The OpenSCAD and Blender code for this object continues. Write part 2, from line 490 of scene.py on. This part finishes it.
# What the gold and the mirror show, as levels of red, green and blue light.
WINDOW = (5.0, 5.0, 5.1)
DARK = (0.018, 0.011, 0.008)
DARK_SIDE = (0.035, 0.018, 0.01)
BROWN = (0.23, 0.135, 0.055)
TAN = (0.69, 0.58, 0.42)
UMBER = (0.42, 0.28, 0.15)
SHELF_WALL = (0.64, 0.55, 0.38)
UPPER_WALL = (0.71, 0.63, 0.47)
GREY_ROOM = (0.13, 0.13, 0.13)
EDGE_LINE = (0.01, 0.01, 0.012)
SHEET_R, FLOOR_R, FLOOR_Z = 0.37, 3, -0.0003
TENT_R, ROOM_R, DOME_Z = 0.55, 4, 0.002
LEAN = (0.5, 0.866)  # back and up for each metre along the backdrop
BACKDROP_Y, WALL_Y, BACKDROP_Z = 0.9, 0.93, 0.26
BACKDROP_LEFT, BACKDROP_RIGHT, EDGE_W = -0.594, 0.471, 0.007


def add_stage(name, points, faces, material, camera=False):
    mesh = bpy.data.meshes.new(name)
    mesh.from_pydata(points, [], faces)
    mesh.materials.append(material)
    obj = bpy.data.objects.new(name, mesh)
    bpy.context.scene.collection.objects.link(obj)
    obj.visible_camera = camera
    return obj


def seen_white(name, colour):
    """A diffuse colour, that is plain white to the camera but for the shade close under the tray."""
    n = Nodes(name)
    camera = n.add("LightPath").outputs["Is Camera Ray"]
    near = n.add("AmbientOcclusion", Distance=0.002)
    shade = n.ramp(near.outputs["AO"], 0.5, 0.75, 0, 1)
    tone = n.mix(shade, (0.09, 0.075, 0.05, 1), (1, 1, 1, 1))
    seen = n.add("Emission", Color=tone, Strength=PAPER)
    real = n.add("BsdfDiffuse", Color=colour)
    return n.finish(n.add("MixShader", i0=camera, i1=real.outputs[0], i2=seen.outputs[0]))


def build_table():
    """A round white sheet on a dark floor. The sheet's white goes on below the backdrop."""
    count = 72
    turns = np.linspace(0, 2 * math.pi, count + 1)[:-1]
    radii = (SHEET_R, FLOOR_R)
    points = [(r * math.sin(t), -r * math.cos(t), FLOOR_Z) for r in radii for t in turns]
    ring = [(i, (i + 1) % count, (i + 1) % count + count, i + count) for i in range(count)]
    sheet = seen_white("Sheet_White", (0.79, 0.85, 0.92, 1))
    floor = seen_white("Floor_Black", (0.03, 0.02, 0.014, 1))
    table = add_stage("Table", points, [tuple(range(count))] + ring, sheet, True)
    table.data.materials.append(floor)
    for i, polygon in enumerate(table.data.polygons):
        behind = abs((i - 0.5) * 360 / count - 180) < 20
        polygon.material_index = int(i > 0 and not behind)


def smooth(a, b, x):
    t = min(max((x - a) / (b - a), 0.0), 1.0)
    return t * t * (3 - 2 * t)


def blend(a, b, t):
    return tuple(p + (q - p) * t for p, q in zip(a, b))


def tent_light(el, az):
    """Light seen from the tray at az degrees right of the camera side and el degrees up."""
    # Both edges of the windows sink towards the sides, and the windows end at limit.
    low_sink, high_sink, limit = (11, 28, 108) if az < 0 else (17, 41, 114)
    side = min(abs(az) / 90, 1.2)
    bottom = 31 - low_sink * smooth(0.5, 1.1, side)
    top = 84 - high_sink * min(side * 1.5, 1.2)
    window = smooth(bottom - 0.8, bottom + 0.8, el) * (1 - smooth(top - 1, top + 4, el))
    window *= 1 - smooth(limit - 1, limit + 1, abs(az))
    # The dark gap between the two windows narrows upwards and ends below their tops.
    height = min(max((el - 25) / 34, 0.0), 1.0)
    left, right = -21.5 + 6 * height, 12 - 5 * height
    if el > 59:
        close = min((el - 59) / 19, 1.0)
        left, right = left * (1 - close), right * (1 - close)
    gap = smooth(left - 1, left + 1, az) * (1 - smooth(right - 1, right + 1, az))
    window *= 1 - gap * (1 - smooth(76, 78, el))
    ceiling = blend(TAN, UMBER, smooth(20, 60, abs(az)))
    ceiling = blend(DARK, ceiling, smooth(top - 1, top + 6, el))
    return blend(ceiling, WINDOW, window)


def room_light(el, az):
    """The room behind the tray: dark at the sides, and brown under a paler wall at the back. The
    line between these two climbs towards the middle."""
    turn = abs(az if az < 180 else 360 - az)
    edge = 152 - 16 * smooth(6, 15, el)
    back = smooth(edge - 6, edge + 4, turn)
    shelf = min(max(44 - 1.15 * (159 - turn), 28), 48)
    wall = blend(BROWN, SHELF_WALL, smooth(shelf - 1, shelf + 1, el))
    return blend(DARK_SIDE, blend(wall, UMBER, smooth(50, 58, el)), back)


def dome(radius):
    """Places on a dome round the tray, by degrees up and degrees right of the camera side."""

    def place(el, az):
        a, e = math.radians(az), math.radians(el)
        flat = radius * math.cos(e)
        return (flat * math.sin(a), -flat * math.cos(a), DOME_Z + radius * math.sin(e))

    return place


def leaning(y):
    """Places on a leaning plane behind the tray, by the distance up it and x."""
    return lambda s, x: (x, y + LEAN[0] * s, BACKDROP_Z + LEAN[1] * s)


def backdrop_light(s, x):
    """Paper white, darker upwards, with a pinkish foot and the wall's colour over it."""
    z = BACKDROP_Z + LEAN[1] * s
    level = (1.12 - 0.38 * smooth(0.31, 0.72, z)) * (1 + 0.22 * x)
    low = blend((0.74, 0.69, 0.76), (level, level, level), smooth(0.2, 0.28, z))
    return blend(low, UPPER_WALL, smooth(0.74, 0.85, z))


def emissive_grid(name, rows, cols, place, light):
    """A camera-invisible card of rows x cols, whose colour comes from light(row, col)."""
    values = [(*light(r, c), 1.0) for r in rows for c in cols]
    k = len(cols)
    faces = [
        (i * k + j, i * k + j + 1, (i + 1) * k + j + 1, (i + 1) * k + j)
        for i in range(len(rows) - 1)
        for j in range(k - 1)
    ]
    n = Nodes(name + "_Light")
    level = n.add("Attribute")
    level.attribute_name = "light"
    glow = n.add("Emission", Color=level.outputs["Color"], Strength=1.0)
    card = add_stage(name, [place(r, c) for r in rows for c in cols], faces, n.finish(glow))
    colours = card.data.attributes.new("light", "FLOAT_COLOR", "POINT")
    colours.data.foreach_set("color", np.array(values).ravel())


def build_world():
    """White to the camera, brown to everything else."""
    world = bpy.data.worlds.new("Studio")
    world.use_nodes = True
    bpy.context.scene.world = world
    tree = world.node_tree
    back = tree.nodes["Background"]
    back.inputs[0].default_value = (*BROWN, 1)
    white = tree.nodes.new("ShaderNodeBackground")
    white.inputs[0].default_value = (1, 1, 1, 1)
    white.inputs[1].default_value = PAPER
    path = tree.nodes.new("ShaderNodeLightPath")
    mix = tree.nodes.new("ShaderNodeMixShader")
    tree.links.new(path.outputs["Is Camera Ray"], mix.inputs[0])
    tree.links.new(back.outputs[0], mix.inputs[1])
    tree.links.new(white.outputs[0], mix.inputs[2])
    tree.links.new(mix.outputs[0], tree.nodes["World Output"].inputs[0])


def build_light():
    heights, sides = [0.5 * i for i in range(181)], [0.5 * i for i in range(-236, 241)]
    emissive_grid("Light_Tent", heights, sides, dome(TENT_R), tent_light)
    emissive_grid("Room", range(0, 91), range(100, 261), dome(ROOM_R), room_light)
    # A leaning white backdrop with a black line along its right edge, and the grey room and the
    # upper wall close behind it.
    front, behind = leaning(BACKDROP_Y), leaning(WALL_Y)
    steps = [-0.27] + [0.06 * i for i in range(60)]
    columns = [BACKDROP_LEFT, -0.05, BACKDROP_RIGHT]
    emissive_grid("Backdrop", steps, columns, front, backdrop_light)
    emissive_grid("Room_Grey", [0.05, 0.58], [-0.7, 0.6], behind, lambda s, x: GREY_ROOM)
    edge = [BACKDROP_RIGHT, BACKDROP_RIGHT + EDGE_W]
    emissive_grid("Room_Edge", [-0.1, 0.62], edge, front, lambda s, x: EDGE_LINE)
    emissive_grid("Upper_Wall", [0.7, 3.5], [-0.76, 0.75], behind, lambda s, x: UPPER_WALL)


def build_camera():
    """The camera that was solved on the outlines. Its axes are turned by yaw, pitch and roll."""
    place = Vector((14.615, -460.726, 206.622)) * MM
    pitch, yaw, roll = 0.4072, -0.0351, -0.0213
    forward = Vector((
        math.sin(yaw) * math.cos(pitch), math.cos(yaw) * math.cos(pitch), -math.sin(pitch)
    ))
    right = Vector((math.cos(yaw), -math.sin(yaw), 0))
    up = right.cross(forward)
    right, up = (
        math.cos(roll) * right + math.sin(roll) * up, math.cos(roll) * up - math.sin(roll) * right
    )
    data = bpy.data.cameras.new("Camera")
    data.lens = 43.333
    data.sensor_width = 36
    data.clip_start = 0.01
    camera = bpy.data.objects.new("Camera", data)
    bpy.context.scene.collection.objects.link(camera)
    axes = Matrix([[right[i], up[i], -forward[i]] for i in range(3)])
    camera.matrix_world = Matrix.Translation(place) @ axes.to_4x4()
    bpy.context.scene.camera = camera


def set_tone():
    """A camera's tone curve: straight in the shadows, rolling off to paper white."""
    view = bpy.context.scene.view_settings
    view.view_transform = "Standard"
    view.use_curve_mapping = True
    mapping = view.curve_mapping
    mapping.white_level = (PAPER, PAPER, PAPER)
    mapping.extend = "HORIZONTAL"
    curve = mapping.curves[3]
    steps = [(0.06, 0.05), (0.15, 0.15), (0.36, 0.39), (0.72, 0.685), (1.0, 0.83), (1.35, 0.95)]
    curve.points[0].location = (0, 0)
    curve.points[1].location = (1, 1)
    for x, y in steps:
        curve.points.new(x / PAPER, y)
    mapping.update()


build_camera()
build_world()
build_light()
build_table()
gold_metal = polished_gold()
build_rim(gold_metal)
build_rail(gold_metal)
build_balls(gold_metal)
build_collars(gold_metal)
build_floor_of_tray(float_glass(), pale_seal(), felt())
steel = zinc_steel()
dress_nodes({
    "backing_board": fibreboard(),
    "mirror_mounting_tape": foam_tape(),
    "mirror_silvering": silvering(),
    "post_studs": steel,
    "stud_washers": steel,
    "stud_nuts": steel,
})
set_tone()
- - - -
WRITTEN EXERCISE: Verbatim output is expected for the lines from the start of the data to the line in which "BACKDROP_LEFT, BACKDROP_RIGHT, EDGE_W" appears, both included.

ANSWER TO THE TASK:
The OpenSCAD and Blender code for this object continues. Write part 2, from line 490 of scene.py on. This part finishes it.
# What the gold and the mirror show, as levels of red, green and blue light.
WINDOW = (5.0, 5.0, 5.1)
DARK = (0.018, 0.011, 0.008)
DARK_SIDE = (0.035, 0.018, 0.01)
BROWN = (0.23, 0.135, 0.055)
TAN = (0.69, 0.58, 0.42)
UMBER = (0.42, 0.28, 0.15)
SHELF_WALL = (0.64, 0.55, 0.38)
UPPER_WALL = (0.71, 0.63, 0.47)
GREY_ROOM = (0.13, 0.13, 0.13)
EDGE_LINE = (0.01, 0.01, 0.012)
SHEET_R, FLOOR_R, FLOOR_Z = 0.37, 3, -0.0003
TENT_R, ROOM_R, DOME_Z = 0.55, 4, 0.002
LEAN = (0.5, 0.866)  # back and up for each metre along the backdrop
BACKDROP_Y, WALL_Y, BACKDROP_Z = 0.9, 0.93, 0.26
BACKDROP_LEFT, BACKDROP_RIGHT, EDGE_W = -0.594, 0.471, 0.007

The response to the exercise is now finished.